In short, warm up the soil, get the slips out on time, and pray for sun and warm weather. Or live down South.

Q. When I pulled up my ornamental sweetpotato vines, I discovered a healthy crop of what I assumed were sweetpotatoes: big fat purple ones from the purple vines and some white tubers from the chartreuse vines. Can I eat them? Are they poisonous? Tasteless? I asked a friend who has a degree in horticulture and she suggested I ask you.
    ---Margaret in Harvey Cedars, NJ
A. Ha—I'm honored! Luckily, I spoke to a couple of extension agents about this subject a few years back and they all felt pretty confident that the incredibly colored tubers from ornamental vines are safe to eat, but probably won't have much flavor. "They ARE true sweetpotatoes", I was assured, "but these plants have been bred to have dramatic foliage, not good taste or a high sugar content in the tubers."

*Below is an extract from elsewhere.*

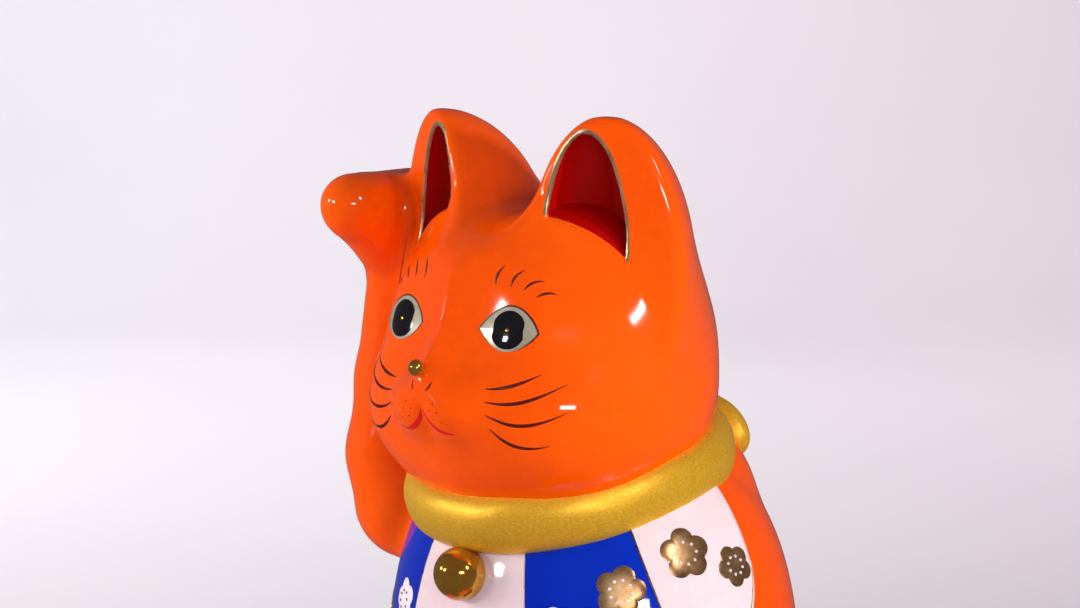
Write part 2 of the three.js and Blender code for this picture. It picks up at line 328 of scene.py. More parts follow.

The final word on this topic, however, belongs to a listener who has eaten the things and lived to tell this tale:

"I grow ornamental sweetpotato vines, and this year decided to harvest and sample the tubers. I cleaned them really well, peeled them (the peel is very thin), then steamed and pureed them with milk, butter, cumin, salt and pepper. I suffered no adverse affects, but must report that they ARE a bit bland—so be sure and spice them up if you try it.
    ---Maryanne Sage
PS. Yes, 'Sage' is my last name. And I garden for a living and love it!"